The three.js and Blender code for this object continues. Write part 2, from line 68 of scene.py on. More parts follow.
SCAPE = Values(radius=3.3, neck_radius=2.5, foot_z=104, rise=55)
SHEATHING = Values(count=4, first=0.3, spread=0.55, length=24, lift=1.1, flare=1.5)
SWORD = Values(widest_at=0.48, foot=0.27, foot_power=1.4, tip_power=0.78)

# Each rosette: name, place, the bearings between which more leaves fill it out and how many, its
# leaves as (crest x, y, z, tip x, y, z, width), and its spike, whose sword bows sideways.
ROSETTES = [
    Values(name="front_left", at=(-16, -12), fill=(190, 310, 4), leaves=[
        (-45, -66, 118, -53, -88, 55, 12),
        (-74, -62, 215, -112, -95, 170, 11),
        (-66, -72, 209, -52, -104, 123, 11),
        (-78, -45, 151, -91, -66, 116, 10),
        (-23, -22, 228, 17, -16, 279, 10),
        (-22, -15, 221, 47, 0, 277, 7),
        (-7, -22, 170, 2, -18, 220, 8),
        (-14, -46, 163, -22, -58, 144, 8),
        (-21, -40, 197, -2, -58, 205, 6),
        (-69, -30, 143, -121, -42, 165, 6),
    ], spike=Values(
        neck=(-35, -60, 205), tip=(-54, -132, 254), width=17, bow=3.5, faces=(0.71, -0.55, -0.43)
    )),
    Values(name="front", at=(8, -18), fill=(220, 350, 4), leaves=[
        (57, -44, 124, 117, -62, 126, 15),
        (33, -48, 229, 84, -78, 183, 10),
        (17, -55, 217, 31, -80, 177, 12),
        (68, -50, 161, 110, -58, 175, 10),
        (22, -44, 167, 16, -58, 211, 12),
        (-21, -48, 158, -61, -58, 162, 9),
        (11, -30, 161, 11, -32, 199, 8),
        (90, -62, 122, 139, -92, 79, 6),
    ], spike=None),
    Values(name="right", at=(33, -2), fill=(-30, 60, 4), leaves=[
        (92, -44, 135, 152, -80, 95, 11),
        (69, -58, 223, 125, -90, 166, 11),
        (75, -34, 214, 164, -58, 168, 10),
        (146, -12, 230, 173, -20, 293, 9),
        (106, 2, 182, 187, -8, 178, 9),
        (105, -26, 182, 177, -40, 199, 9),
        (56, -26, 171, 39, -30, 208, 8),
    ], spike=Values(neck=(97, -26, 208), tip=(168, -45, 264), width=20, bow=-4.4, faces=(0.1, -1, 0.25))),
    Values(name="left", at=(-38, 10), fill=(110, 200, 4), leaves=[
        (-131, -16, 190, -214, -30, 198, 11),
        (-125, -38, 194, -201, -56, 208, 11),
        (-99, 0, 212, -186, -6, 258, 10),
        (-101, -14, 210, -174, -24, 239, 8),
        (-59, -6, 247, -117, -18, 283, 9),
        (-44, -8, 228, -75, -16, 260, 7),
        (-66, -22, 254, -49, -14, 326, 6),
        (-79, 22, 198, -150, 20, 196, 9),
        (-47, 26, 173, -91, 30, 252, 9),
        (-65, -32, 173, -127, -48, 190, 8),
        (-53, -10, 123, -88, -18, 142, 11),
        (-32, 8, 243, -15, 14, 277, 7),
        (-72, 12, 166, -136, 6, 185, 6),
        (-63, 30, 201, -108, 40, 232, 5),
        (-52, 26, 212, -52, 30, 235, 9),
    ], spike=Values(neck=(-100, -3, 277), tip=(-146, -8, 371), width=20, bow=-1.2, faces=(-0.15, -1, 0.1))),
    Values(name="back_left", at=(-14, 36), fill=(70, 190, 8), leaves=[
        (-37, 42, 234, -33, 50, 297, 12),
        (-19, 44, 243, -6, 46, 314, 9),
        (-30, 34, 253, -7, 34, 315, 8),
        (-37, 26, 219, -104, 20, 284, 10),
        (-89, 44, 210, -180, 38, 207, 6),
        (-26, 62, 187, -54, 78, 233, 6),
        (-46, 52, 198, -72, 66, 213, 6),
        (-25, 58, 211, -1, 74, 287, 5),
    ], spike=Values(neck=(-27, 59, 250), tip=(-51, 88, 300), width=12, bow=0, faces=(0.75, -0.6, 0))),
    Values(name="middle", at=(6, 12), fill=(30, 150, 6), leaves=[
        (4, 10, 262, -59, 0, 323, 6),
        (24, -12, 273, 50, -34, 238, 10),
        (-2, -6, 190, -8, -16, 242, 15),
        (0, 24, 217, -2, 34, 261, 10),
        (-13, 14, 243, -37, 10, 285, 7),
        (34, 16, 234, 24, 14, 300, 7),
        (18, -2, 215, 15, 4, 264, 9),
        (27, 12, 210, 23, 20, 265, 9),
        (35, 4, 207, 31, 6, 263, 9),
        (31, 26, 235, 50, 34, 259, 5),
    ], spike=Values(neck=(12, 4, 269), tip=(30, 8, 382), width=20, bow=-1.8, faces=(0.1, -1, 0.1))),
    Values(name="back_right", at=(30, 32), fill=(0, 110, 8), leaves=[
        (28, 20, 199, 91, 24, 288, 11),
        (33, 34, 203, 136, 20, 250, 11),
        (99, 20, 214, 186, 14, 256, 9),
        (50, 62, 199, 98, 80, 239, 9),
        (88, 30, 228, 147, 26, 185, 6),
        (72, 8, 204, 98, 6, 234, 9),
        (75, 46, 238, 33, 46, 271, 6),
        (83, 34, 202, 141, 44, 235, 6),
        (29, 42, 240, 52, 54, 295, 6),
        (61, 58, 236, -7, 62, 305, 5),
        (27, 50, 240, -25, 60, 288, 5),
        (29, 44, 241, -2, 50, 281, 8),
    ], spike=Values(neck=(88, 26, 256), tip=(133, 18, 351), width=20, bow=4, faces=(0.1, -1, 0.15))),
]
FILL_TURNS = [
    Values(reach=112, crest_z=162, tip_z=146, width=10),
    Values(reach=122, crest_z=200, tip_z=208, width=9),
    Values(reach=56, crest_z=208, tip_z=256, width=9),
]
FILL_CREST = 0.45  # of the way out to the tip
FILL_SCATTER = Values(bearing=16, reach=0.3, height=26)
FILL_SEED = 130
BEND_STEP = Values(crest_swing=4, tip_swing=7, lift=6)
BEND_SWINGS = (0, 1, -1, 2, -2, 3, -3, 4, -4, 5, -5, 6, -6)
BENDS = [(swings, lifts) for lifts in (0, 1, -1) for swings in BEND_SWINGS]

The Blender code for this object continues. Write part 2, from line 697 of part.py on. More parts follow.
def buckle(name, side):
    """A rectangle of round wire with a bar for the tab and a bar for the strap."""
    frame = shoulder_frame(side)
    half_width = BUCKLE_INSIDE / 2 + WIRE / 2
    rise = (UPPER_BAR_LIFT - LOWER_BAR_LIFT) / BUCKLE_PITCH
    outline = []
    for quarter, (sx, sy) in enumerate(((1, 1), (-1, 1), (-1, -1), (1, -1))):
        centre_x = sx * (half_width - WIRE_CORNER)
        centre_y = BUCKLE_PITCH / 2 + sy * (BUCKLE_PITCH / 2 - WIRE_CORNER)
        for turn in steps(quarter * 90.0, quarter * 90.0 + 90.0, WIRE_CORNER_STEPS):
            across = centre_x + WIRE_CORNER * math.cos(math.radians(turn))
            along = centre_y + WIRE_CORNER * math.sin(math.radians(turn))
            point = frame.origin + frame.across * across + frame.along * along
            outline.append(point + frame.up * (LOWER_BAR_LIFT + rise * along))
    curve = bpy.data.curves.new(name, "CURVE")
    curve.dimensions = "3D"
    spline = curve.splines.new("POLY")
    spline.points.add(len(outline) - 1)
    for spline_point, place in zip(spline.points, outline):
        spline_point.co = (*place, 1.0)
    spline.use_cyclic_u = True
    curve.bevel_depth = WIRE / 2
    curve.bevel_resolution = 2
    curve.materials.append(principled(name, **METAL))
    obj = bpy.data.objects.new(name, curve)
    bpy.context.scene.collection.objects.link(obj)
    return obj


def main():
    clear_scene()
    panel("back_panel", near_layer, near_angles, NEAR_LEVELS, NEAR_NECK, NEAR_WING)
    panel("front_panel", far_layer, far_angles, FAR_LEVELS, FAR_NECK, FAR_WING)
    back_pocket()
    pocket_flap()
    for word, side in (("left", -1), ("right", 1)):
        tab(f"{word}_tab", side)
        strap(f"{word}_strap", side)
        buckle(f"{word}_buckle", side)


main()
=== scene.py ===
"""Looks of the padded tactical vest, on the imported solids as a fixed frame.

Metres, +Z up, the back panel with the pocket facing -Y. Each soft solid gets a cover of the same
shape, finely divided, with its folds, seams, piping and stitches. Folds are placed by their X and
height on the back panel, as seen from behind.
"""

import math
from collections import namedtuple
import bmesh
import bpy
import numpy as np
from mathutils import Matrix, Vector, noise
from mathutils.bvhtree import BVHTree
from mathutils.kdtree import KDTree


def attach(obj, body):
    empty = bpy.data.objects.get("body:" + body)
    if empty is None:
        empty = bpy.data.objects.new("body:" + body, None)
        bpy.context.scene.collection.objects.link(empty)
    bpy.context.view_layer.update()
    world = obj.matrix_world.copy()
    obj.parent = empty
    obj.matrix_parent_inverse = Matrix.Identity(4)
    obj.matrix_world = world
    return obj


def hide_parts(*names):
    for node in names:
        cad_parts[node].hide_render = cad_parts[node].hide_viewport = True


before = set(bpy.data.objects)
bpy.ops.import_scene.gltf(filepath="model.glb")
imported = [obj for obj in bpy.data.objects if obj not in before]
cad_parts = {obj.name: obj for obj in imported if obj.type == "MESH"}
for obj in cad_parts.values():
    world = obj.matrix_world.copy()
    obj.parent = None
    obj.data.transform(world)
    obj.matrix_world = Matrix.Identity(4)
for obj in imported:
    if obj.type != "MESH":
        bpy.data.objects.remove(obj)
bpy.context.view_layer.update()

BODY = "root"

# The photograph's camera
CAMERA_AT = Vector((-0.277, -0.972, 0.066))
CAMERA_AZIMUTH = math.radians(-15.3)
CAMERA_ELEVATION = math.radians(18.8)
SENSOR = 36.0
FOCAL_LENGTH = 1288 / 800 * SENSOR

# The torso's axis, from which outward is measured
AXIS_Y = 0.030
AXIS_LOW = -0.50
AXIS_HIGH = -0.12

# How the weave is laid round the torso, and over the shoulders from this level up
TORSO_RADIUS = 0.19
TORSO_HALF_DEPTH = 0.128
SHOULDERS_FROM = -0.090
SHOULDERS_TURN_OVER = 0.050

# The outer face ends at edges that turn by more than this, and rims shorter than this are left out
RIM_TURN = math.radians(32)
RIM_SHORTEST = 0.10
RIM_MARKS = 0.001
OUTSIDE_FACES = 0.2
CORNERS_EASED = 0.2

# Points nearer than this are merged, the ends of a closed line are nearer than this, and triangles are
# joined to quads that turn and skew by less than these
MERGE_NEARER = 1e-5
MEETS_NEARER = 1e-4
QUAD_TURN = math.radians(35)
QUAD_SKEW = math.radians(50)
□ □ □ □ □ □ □
### EXERCISE BRIEF
Identify all lines in the records above with the word "link".

### WRITTEN ANSWER
    bpy.context.scene.collection.objects.link(obj)
        bpy.context.scene.collection.objects.link(empty)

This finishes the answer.